## [WHAT TO WORK ON]
Answer with one number only: the number of lines that include the word "from".

## [INFORMATION SHOWN]
%%
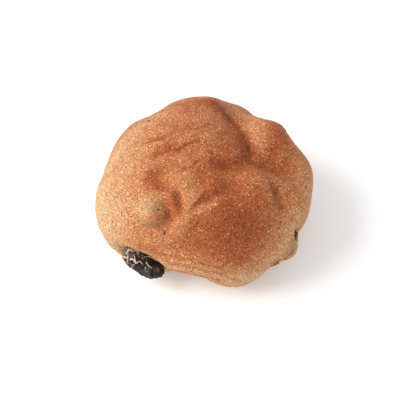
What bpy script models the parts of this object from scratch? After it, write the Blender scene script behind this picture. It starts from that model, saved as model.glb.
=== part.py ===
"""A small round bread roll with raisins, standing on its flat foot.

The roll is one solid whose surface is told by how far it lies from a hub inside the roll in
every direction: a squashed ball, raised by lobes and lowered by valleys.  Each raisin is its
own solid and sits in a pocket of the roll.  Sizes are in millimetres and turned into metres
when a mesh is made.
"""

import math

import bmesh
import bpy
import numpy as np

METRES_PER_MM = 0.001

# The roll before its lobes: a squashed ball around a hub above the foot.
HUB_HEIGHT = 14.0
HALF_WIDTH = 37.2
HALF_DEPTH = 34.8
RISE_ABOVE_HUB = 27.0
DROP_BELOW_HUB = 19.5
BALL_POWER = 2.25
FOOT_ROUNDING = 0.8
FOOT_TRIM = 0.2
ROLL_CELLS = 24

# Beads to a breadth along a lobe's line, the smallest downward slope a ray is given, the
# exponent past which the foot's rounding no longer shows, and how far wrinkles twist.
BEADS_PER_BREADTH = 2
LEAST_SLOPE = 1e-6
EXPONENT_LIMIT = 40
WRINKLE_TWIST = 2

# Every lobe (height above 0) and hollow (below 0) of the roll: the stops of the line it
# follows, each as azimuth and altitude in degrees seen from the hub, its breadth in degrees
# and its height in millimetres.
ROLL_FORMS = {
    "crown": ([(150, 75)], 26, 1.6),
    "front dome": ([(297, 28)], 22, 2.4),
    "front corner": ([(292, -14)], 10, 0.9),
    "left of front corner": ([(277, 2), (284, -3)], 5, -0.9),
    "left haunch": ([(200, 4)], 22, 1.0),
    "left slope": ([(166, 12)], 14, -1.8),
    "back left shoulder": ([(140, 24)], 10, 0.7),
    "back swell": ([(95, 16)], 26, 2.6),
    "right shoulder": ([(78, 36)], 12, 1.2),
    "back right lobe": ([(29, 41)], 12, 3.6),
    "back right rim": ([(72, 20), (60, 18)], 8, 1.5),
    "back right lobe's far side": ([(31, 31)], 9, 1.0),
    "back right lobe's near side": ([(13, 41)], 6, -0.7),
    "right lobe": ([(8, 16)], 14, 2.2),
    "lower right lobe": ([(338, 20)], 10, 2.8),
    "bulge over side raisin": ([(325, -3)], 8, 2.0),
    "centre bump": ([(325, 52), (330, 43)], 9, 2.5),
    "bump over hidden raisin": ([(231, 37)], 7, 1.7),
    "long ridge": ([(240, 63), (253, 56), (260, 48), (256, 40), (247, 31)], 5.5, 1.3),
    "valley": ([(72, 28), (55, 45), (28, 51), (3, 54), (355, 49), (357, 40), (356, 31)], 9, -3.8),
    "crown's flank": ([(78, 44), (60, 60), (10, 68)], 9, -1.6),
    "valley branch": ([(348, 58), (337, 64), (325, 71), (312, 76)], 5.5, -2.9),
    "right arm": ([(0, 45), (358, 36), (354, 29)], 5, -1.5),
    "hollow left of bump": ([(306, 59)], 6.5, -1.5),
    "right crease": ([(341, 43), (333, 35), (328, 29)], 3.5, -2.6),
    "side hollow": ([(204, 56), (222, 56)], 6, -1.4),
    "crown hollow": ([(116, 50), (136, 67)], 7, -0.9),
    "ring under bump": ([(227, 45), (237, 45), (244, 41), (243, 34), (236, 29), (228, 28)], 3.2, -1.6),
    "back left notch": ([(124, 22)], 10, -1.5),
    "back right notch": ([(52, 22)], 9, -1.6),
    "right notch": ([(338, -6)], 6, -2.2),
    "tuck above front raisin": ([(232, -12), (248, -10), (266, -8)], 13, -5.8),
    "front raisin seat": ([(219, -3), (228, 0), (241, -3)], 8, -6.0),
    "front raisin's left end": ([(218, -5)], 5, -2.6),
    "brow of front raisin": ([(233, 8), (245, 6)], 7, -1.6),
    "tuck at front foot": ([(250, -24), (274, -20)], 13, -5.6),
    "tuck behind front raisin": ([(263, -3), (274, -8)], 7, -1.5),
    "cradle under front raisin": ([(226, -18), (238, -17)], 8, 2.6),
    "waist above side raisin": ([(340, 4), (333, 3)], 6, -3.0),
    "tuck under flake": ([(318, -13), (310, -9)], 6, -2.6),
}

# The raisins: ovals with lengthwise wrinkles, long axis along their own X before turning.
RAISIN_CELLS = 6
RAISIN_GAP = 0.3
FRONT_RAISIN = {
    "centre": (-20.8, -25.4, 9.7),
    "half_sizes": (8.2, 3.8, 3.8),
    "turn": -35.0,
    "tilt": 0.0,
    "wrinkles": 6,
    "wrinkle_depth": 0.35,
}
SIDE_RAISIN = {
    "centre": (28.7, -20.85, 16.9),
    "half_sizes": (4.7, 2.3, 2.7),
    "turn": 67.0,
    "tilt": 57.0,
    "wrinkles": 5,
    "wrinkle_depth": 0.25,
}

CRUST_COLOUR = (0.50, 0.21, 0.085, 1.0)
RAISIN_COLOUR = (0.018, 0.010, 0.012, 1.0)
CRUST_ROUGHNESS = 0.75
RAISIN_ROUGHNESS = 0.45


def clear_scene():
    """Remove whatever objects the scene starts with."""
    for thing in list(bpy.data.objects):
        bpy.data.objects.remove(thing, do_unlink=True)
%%
%%
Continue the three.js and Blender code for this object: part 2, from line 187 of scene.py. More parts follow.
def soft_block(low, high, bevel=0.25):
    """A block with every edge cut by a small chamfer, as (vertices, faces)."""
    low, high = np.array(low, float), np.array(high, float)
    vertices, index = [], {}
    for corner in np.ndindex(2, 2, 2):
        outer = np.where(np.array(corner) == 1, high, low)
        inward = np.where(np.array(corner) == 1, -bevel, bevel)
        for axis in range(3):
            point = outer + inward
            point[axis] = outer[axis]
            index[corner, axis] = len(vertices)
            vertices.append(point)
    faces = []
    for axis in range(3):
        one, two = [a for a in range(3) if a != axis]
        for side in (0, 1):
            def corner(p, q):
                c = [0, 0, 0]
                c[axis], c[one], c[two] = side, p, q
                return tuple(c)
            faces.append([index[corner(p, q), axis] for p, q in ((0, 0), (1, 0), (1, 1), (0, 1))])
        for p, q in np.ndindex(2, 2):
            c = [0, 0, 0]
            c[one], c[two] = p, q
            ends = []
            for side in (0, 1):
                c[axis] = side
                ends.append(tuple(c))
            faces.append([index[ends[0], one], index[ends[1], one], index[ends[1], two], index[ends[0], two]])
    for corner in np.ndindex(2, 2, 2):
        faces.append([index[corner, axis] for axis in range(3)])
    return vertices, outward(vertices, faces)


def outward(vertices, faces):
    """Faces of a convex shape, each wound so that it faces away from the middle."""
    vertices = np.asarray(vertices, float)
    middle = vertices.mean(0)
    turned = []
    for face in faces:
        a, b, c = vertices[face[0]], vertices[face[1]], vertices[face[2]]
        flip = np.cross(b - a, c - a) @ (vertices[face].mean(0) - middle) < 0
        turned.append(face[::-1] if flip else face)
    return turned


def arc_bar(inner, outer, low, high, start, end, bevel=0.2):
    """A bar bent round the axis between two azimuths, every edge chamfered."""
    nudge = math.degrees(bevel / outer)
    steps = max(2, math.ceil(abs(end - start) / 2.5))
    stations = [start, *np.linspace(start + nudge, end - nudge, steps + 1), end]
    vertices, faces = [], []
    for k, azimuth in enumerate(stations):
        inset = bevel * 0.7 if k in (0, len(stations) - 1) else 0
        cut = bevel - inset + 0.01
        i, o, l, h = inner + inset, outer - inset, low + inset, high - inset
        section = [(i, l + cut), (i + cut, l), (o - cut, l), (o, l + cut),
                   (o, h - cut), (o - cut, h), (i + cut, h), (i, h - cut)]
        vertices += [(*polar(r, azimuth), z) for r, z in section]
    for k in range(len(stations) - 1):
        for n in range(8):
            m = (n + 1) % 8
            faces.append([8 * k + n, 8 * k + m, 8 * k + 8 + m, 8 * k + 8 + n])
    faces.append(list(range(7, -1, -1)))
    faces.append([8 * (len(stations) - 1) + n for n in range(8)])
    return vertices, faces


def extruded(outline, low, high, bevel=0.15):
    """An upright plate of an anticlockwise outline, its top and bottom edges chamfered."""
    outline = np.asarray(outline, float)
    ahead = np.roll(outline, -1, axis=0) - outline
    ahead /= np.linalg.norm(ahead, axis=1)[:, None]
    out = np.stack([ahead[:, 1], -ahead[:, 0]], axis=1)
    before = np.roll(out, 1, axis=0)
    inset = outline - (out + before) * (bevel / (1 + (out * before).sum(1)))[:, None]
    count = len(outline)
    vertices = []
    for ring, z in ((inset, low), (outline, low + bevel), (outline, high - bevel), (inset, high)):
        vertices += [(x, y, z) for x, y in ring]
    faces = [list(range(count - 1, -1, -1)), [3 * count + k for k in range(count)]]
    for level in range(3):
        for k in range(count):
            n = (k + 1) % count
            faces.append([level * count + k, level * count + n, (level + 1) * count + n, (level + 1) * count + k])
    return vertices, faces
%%
## [FINAL RESULT]
5